The trial heavily focused on the physical evidence of the alleged falsification actions. The evidence included checks and business ledgers logging the payments in question, as well as a handwritten document detailing the structure of the payments to Cohen. Daniels herself testified about her alleged affair with Trump in 2006, and Cohen testified that Trump both knew and approved that Cohen would be repaid under the guise of “legal services” for arranging the payment to Daniels. Cohen had previously been sentenced to prison in 2018 for campaign finance charges and lying to Congress, and his credibility as a witness was raised by Trump’s defense during the trial. But the judge in this case explicitly informed jurors that Trump couldn’t be convicted based only on testimony from Cohen.

The Verdict

After deliberating for two days, on Thursday May 27 the jury of 12 New Yorkers delivered the verdict that Trump was found guilty on all thirty-four counts of falsifying business records. Following the guilty verdict, Trump now faces sentencing, which has been set by Judge Merchan for the date of July 11.

The convictions on counts of business fraud open up the possibility of jail time—four years for each count, but with a maximum of twenty years. But this outcome is far from certain, and many legal analysts think it unlikely he will be incarcerated. Judge Merchan may decide to put Trump on probation rather than in jail, or assign him fines or community service as punishment. Whatever happens in sentencing, Trump is very likely to appeal the decision afterwards, meaning the case may not truly be resolved for a long time to come.

What’s Next

While Trump still faces sentencing for his conviction, the most obvious ramification of this outcome will be for the upcoming presidential election. Most immediately, the guilty verdict and conviction do not mean that Trump is now unable to run for president. There is nothing in the Constitution that bars a felon from running for the office, and Trump is still likely to be nominated by the Republican party at their convention in July.

It remains too early and difficult to reasonably predict how this outcome will impact the election. Trump’s conviction won’t mean much change to Democrats who were already going to vote against him. Recent polling suggests that Trump’s supporters won’t budge much either: one poll found only 4% of his supporters would change their minds about him if he was convicted. Perhaps most notably, in one of the first polls conducted after the conviction, 54% of voters “strongly or somewhat approved” of the guilty verdict, while 49% of independents—along with 15% of Republicans—said they thought he should end his campaign because of it.

Both parties have already begun to leverage the trial and its outcome for their political advantage. Republican officials and leaders—including House Speaker Mike Johnson, Rep.

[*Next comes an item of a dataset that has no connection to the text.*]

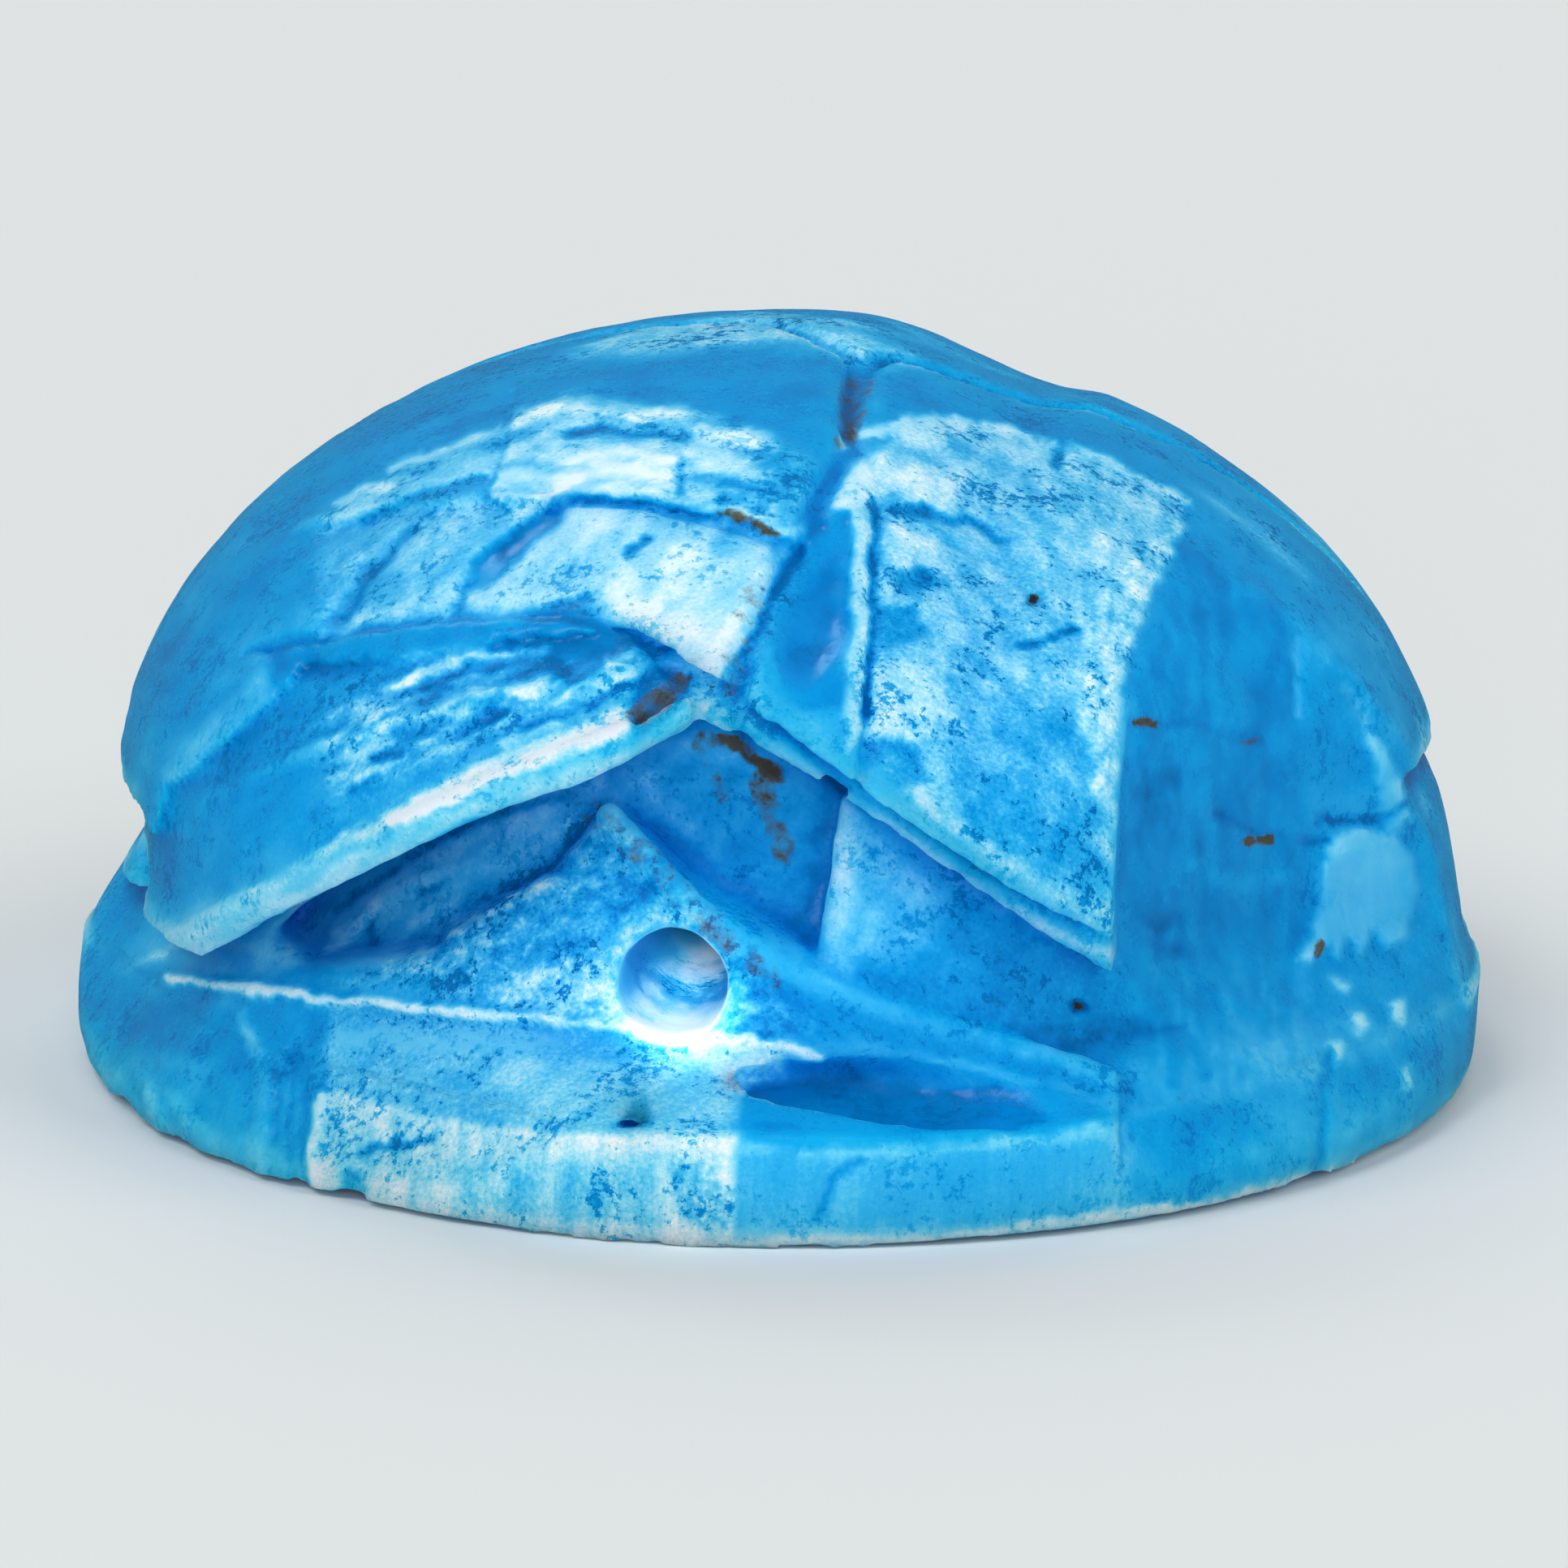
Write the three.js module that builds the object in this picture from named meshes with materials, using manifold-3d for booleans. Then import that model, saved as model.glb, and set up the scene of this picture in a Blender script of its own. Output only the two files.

Jim Jordan (R-OH), Senator Lindsay Graham, and more—called the process a “shameful day”, a “political exercise,” a “travesty of justice,” and said they expected the case to be overturned on appeal, adding that they expect it will motivate the Republican voters in November. Democrats’ comments highlighted their belief that the conviction demonstrated the strength of the American legal system, that Trump was unfit for the office of president, and that another term of him in office would mean a chaos of false claims and seeking revenge for perceived slights by political foes.

Trump himself helped feed this claim by spending the trial constantly launching criticisms and personal attacks at Cohen, Stormy Daniels, the prosecutor, the judge, and even the judge’s daughter, among others. In line with other Republican leaders, after the verdict was delivered Trump gave a statement full of false claims and mischaracterizations which also blasted the trial as corrupt and part of the “witch-hunt” against him:

  • He claimed to be a political prisoner, even though there was no evidence the proceedings were unfair, he was not held against his will, and he was not mistreated.
  • He claimed the case and trial were instigated by the Biden administration to hurt his political career, even though the DA’s investigation of this matter began in 2018 before Biden was even running for president and there is no evidence the administration was involved in the proceedings
  • He claimed that DA Bragg was backed by George Soros, a liberal-leaning billionaire, even though Soros has never given directly to Bragg’s campaigns

Regardless of how it may impact the future election, Trump’s conviction is a significant moment in America’s political history. Despite claims to the contrary, there is no evidence that this was a fraudulent process or outcome: the charges were brought before a grand jury, which decided that a trial was warranted, and the verdict was delivered by a jury that was vetted and approved by both the prosecutors and Trump’s defense team. It is now up to the American voters to make their decision about how this might affect their choice—but they should do so knowing the facts of the matter.